• _Instructions for the task_
Without altering anything, output the material below.

• _Provided data_
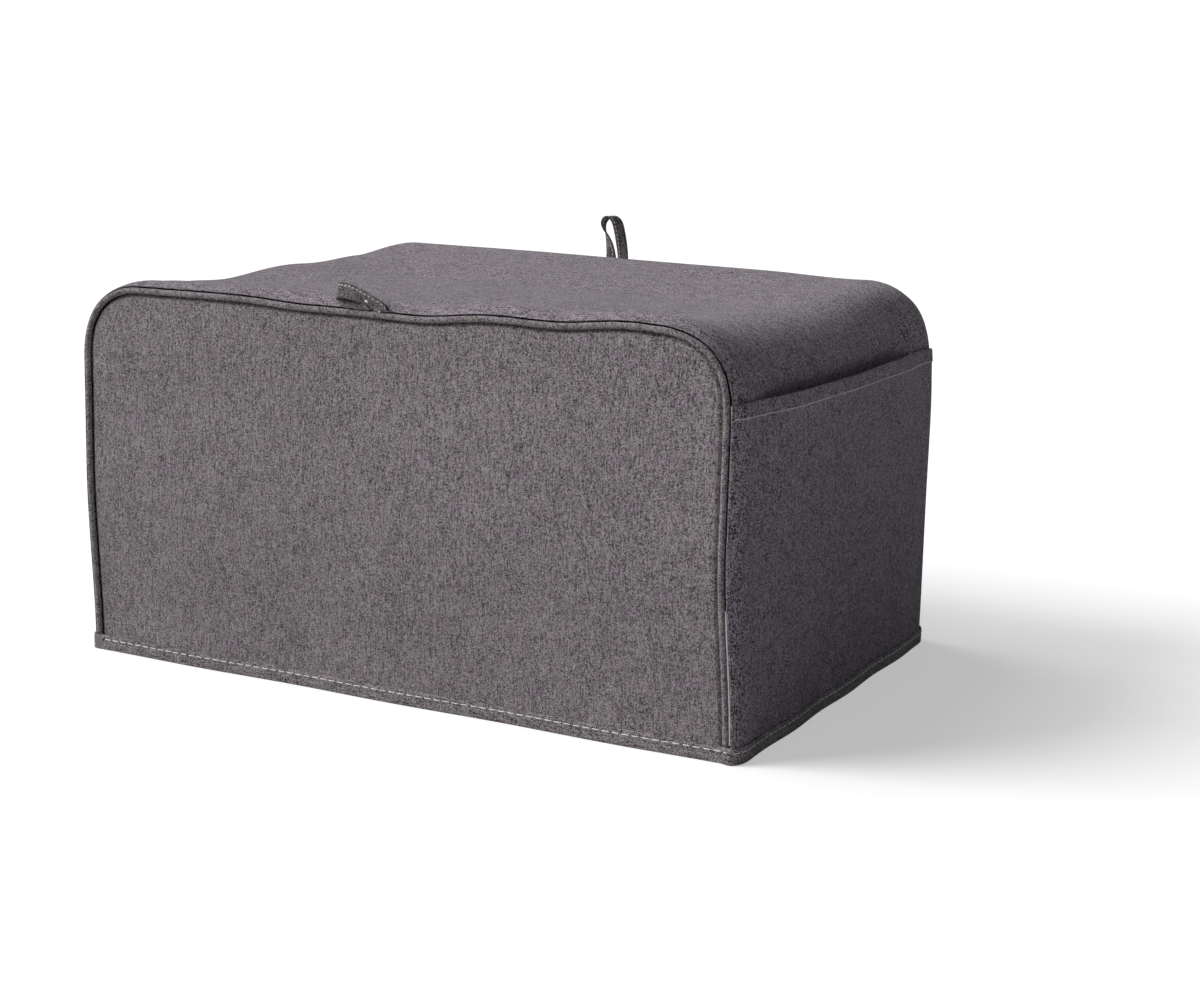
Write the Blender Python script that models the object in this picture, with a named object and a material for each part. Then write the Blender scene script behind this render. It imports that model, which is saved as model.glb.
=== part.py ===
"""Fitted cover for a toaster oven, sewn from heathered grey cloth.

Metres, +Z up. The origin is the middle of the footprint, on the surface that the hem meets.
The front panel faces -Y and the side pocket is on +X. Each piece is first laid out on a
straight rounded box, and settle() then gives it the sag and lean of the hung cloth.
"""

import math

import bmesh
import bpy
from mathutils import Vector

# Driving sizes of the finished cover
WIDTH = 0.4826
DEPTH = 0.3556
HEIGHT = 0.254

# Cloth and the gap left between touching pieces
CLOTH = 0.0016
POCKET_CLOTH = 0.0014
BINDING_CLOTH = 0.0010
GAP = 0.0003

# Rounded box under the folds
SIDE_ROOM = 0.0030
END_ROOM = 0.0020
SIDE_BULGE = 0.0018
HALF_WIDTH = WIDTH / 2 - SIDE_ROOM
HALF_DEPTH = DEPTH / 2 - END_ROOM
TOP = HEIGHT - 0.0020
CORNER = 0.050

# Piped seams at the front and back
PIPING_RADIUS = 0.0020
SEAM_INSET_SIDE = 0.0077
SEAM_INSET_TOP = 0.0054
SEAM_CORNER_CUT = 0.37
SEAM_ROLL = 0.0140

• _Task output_
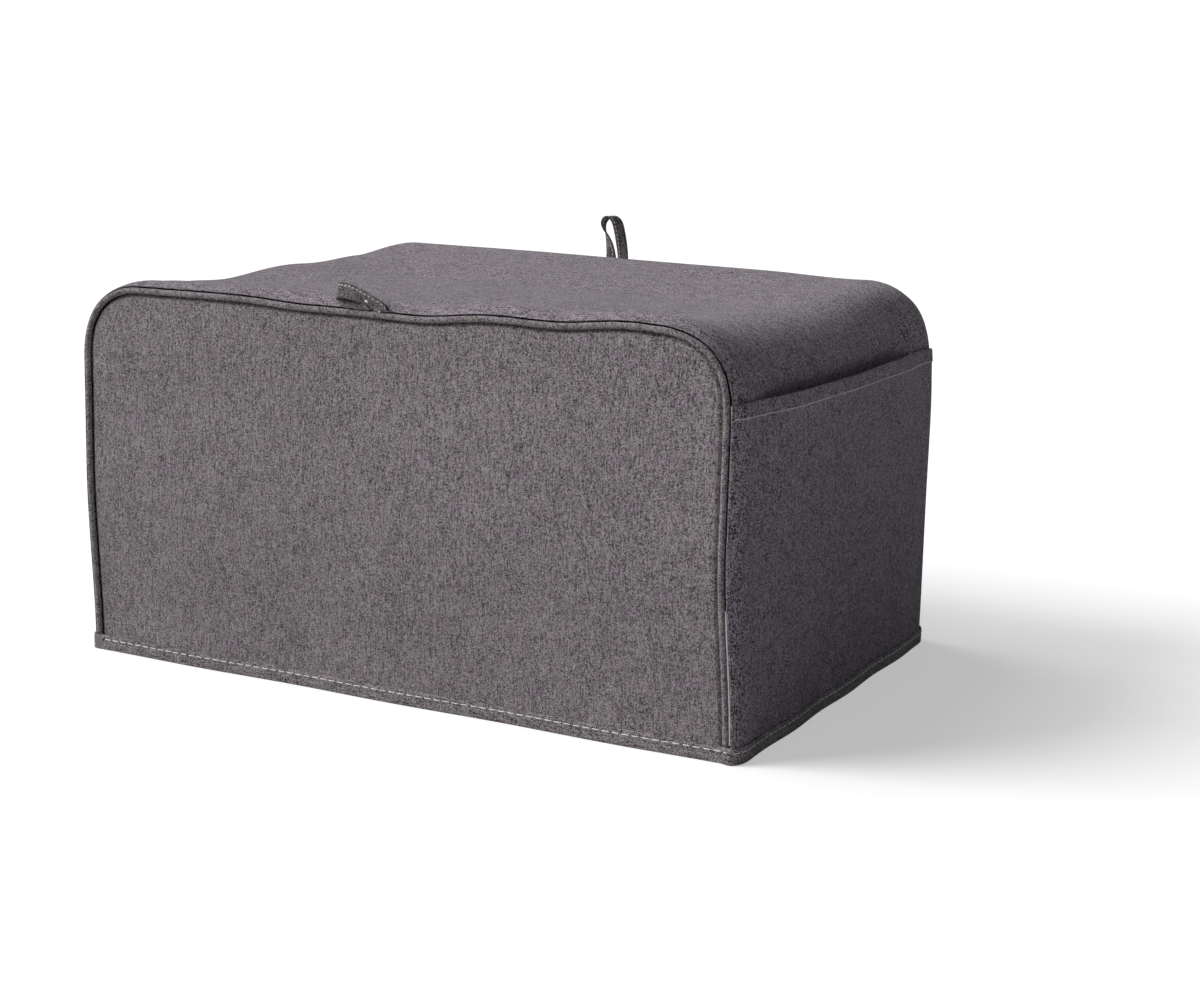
Write the Blender Python script that models the object in this picture, with a named object and a material for each part. Then write the Blender scene script behind this render. It imports that model, which is saved as model.glb.
=== part.py ===
"""Fitted cover for a toaster oven, sewn from heathered grey cloth.

Metres, +Z up. The origin is the middle of the footprint, on the surface that the hem meets.
The front panel faces -Y and the side pocket is on +X. Each piece is first laid out on a
straight rounded box, and settle() then gives it the sag and lean of the hung cloth.
"""

import math

import bmesh
import bpy
from mathutils import Vector

# Driving sizes of the finished cover
WIDTH = 0.4826
DEPTH = 0.3556
HEIGHT = 0.254

# Cloth and the gap left between touching pieces
CLOTH = 0.0016
POCKET_CLOTH = 0.0014
BINDING_CLOTH = 0.0010
GAP = 0.0003

# Rounded box under the folds
SIDE_ROOM = 0.0030
END_ROOM = 0.0020
SIDE_BULGE = 0.0018
HALF_WIDTH = WIDTH / 2 - SIDE_ROOM
HALF_DEPTH = DEPTH / 2 - END_ROOM
TOP = HEIGHT - 0.0020
CORNER = 0.050

# Piped seams at the front and back
PIPING_RADIUS = 0.0020
SEAM_INSET_SIDE = 0.0077
SEAM_INSET_TOP = 0.0054
SEAM_CORNER_CUT = 0.37
SEAM_ROLL = 0.0140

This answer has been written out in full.